Now is the Winter of COVID-19

Forget nature’s schedule. Now is the long winter of COVID-19. It’s not a snowstorm gone in two or three days, but a season that will last many months (18 months according to a US federal government plan submitted 3/13/2020).

Work is now a mix of daily disinfection, social distancing, working from home – with schools, businesses, cities, and states on lockdown as infections surge throughout the U.S.

Add to this the certainty of economic recession.

The near-term impact on businesses will be harsh even with federal and state agencies trying to minimize the pain.

Extra Harsh Burden on Service Companies

Service companies have an added burden; they need workers near customers to deliver service, such as janitors, food servers, guards, retail associates, etc.

But in the winter of COVID-19 as businesses close, service workers are furloughed or laid off.

And many service workers are part of the 40% of American households who don’t have enough savings to make ends meet at the poverty level for three months if their income was interrupted.

COVID-19 is that interruption; tough times for workers, companies, and consumers – long tough times.

Between Old & New Normals

We are in a period of adjustment, a no man’s land between the start and eventual end of the COVID-19 winter, that future season when a vaccine becomes widely available.

Until then, service companies are adjusting to closures, service workers to unemployment, and the rest of us to a new way of life.

This in-between period will last longer than optimists believe but less than the pessimists.

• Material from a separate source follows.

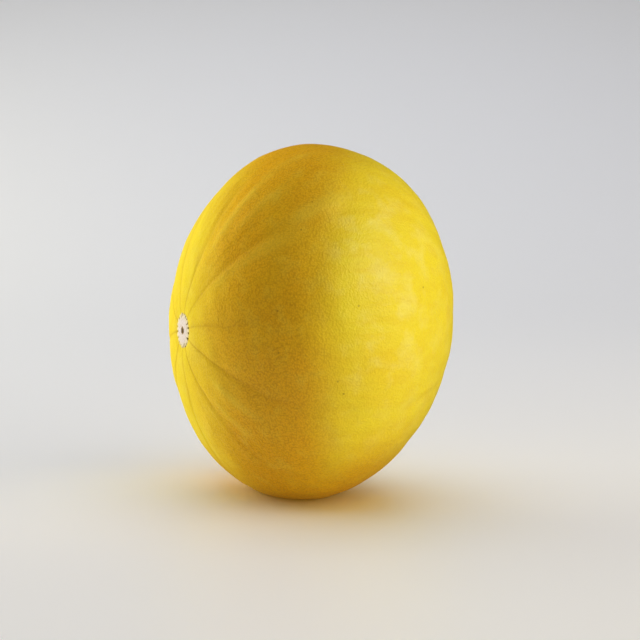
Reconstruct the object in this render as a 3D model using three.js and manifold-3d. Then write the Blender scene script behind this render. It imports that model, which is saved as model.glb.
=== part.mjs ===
// A round yellow honeydew melon standing on its rim, in millimetres, +Z up.
// The fruit's own axis runs along X: the corky blossom scar faces -X and the stem scar faces +X.
// The origin is the middle of the small flat spot that the melon rests on.
// The whole fruit is one closed skin, worked out point by point from two numbers:
// "along" is the angle from the blossom scar (0) to the stem scar (pi), seen from the middle, and
// "lobe" counts round the axis in furrows, so 3.5 is halfway between furrow 3 and furrow 4.
import * as THREE from "three";
import { mergeVertices } from "three/addons/utils/BufferGeometryUtils.js";
import Module from "manifold-3d";

// The fruit before any relief, and where its middle is, seen from the rest spot
const HALF_LENGTH = 62.5;
const HALF_DEPTH = 85.5;
const HALF_HEIGHT = 88;
const MIDDLE = new THREE.Vector3(2.3, -1.2, 83);

// Fuller and flatter parts of the flesh, each by its direction from the middle and its rise in mm.
// The bearing is counted from +X towards +Y, the climb from the horizon.
const SWELL_SPREAD = degrees(30);
const SWELLS = [
  { bearing: -22, climb: 0, rise: 8.5 }, // stem end, level
  { bearing: -22, climb: 36, rise: 9.5 }, // stem end, upper shoulder
  { bearing: -22, climb: 72, rise: 1.5 }, // crown, stem side
  { bearing: 158, climb: 72, rise: -2 }, // crown, blossom side
  { bearing: 158, climb: 36, rise: -3.5 }, // blossom end, upper shoulder
  { bearing: 158, climb: 0, rise: -0.5 }, // blossom end, level
  { bearing: 158, climb: -36, rise: 0.5 }, // blossom end, lower shoulder
  { bearing: 158, climb: -72, rise: 0.5 }, // belly, blossom side
  { bearing: -22, climb: -72, rise: -3 }, // belly, stem side
  { bearing: -22, climb: -36, rise: 0.5 }, // stem end, lower shoulder
];

// The ten furrows that run from scar to scar: each has its place round the axis in degrees from the
// top, its sway to and fro and its lean away from the blossom scar in degrees, its depth in mm, and
// the rise in mm of the rib after it
const FURROWS = [
  { at: 13.5, sway: -1.5, lean: -4, depth: 0.3, rib: 0.5 },
  { at: 44.5, sway: -1, lean: 2.5, depth: 0.15, rib: 0.7 },
  { at: 78.5, sway: -3, lean: 1, depth: 0.18, rib: 0.4 },
  { at: 110.5, sway: 0.5, lean: 2, depth: 0.28, rib: 0.5 },
  { at: 150.5, sway: 4, lean: -8, depth: 0.32, rib: 0.6 },
  { at: 182.5, sway: 1, lean: 0, depth: 0.2, rib: 0.6 },
  { at: 220, sway: -2, lean: 0, depth: 0.3, rib: 0.5 },
  { at: 258, sway: 2.5, lean: 0, depth: 0.22, rib: 0.6 },
  { at: 296, sway: -1.5, lean: 0, depth: 0.28, rib: 0.5 },
  { at: 334, sway: 2, lean: 0, depth: 0.18, rib: 0.6 },
];
const SWAYS_ALONG = 6; // turns of the sway in one turn about the middle
const LEAN_START = [degrees(10), degrees(60)]; // where the lean comes in
const FURROW_HALF_WIDTH = 2.6; // degrees round the axis
const FURROW_START = [degrees(6), degrees(24)]; // from the scar's edge to full depth
const FURROW_FADE = [degrees(35), degrees(75)]; // where it grows shallow, away from both ends
const FURROW_LEFT = 0.3; // share of the depth that is left in between
const RIB_START = [degrees(6), degrees(40)];
const LOBE_QUIET = [degrees(80), degrees(130)]; // the lobes grow fainter towards the stem
const LOBE_LEFT = 0.4; // share of the relief that is left there

// Short ridges beside the furrows: place and drift round the axis in degrees, where each starts and
// ends along the fruit in degrees, its half width in degrees and its rise in mm
const RIDGES = [
  { at: 50.5, drift: 0.5, start: 14, end: 76, halfWidth: 3.4, rise: 0.22 },
  { at: 46, drift: -6, start: 60, end: 98, halfWidth: 3, rise: 0.4 },
  { at: 27, drift: -9, start: 22, end: 72, halfWidth: 2.6, rise: 0.3 },
  { at: 33.5, drift: -5, start: 38, end: 76, halfWidth: 2.4, rise: 0.2 },
  { at: 17, drift: -2, start: 58, end: 98, halfWidth: 2.4, rise: 0.15 },
  { at: 124, drift: 0, start: 18, end: 54, halfWidth: 2.4, rise: 0.25 },
  { at: 137.5, drift: -2.5, start: 24, end: 52, halfWidth: 2.4, rise: 0.25 },
  { at: 180.5, drift: -6, start: 20, end: 60, halfWidth: 2.4, rise: 0.2 },
];
const RIDGE_FADE_IN = [0, 0.3]; // shares of the ridge's length
const RIDGE_FADE_OUT = [0.6, 1];

// The blossom scar: a thin corky disc with a toothed edge, a pit, and the dish it sits in
const SCAR_RADIUS = 8.6;
const SCAR_RISE = 0.5;
const SCAR_EDGE = 0.8;
const TEETH_PER_LOBE = 2;
const TOOTH_LENGTH = 0.9;
const SCAR_DISH = 0.8;
const SCAR_DISH_RADII = [4, 14];
const PIT_RADIUS = 2.1;
const PIT_DEPTH = 1.6;

// The stem scar: a woody button and the hollow it sits in
const STEM_RADIUS = 5.2;
const STEM_RISE = 0.9;
const STEM_EDGE = 1.2;
const STEM_HOLLOW = 2.4;
const STEM_HOLLOW_RADIUS = 17;

// The grid of the skin: shares of a lobe for the columns, closer beside the furrows,
// and distances from the axis for the rows round the two scars
const COLUMNS_IN_LOBE = [0, 0.06, 0.13, 0.21, 0.3, 0.4, 0.5, 0.6, 0.7, 0.79, 0.87, 0.94];
const SCAR_ROWS = [0.9, 1.5, 2.1, 4.5, 6.8, 7.6, 8.4, 9.2, 10.4, 12.5, 15.5, 19];
const STEM_ROWS = [2.4, 4.4, 5.2, 6.1, 8, 11, 15, 20];
const BODY_ROWS = 28;
const MERGE_WITHIN = 1e-4;

const RIND_YELLOW = new THREE.Color(0.9, 0.68, 0.06);
const RIND_ROUGHNESS = 0.5;

function degrees(value) {
  return (value * Math.PI) / 180;
}

// A rise from 0 to 1 as x goes from low to high
function smoothStep(low, high, x) {
  const t = Math.min(Math.max((x - low) / (high - low), 0), 1);
  return t * t * (3 - 2 * t);
}

// The angle round the axis of one furrow: it leans away from its place as it leaves the blossom
// scar, and sways about it, less and less towards the equator
function furrowTurn(index, along) {
  const turns = Math.floor(index / FURROWS.length);
  const furrow = FURROWS[index - turns * FURROWS.length];
  const calm = 1 - smoothStep(Math.PI / 3, Math.PI / 2, along);
  const sway = furrow.sway * calm * Math.cos(SWAYS_ALONG * along);
  const lean = furrow.lean * smoothStep(...LEAN_START, along);
  return degrees(360 * turns + furrow.at + sway + lean);
}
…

What service companies say to customers during this no man’s land will be more important than the barrage of initial customer announcements spewed out at the beginning of the pandemic.

Communicating with Customers

Work, as we know it, is evolving during this in-between period; evolution before our eyes.

Service companies must communicate with customers how their work will be transformed, supported and/or delivered – instead of regurgitating pandemic info from mainstream media,

Communication messages must be relevant to whatever phase is current in the evolution of a particular service company; messages that develop in changing specificity, in real-time, in multiple channels, and through different mediums.

Communicating with Employees

Service companies must communicate with their workers in equal volume and frequency as with their customers.

Even more important now than before this winter of pandemic, workers must be recognized (and communicated with) as service companies’ greatest resource – unlike the marketing platitudes and cliches of the past.

Keeping service workers informed and engaged is crucial for retention, which is already a new competitive battleground.

Mary Barra, CEO of GM, does this well, as do many other CEOs. Recently she posted “…My message to employees at this time is to stay connected: over-communicate, and then communicate some more. Even while social distancing, we are all in this together, and we will get through it together.”

There is a Time

The COVID-19 winter will end, and businesses will ramp-up and resume.

Resumption will be a slope of upward activity, which will vary by industry and geography, rather than one big whump everywhere all at once – more of a thaw than flood.

Just get ready. When businesses do come back, the way we work will have changed.

Therefore, the challenge of this moment is navigating from our present unknown, through a mid-term “no man’s land” to the future “new normal.” What service companies say to service workers will be equally important as what is said to customers during this evolution.